Emancipation In Ohio

Aug 18, 2022

Under Ohio law, a minor is described as a person who has not yet reached the age of 18 or the “age of majority” and is under the legal and financial support of an adult parent or guardian. A parent or guardian is legally and financially in control of a minor until the minor turns 18 or upon graduation from high school if the child turns 18 in his or her senior year. Emancipation is simply the process of petitioning the court to recognize a minor as a legal adult and terminate all or part of the legal or financial responsibility assigned to the parent or guardian.

So why get emancipated? There are a variety of reasons that emancipation might be sought out. If it is sought out by the minor, perhaps the minor has a poor relationship or is estranged with the parents or guardian and just wants legal and financial independence. The minor might be financially able to support themselves, has entered into the military or has entered into a marriage. Emancipation may also be sought out by the parents or guardians to terminate a financial or child support obligation previously assigned to them.

So how does one become emancipated? It is important to note that in Ohio, a minor cannot simply petition the court to be emancipated. Emancipation is next to impossible to obtain from the courts without some sort of parental consent along the way. The process of emancipation can happen a few ways. If a minor wants emancipation and the parents or guardians are willing to sign off, a petition must be made to the court to show good cause. The minor will have to show they are capable of financially supporting themselves and that they can make sound and responsible adult decisions. However, the burden of proof lies with the parents to prove to the courts that it is the best interest of the minor to become emancipated. Even in extreme case such as abuse or neglect, the minor is more likely to become a ward of the state than to be granted emancipation. In Ohio, the easiest path to emancipation is entering into a marriage. Again, minors can only enter into a marriage WITH consent from the legal parents or guardians. In a marriage, the courts typically recognize the new spouse as taking on the former roles of the parents or guardian.

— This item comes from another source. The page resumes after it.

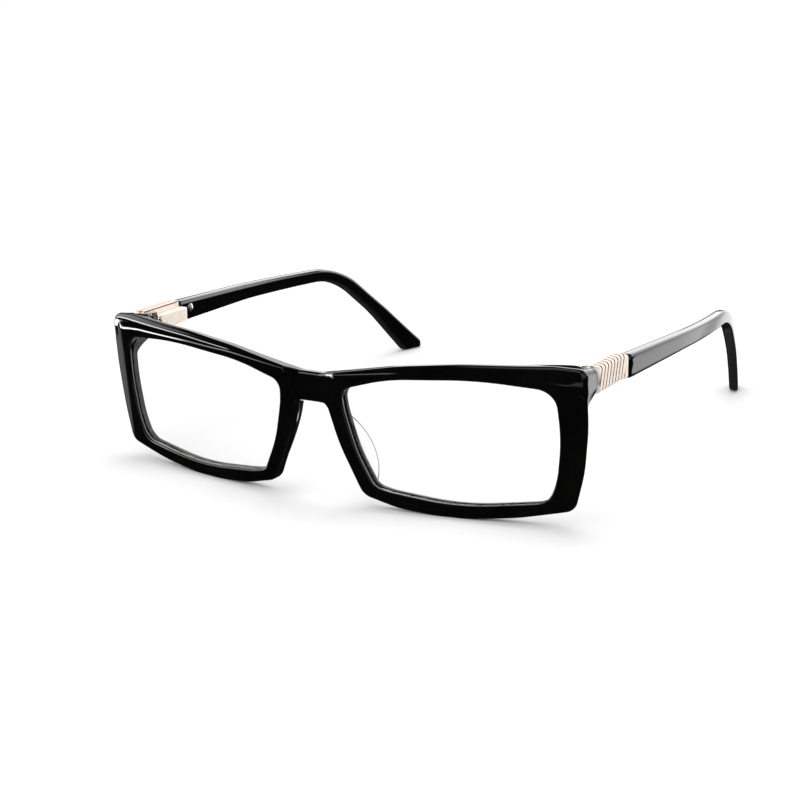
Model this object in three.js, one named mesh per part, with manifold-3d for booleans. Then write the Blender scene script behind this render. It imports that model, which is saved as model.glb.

All states vary in how they grant emancipation. In Ohio, emancipation is granted on a case by case basis based on the specific circumstances of the case. However, the bottom line is that emancipation is not commonly granted and careful consideration must be made when a minor attempts to take this step. One last thing to note is that if emancipation is granted, there are certain legal restrictions that will always remain in place until the age of 18 is reached, such as the legal right to vote and the ability to purchase firearms or tobacco products.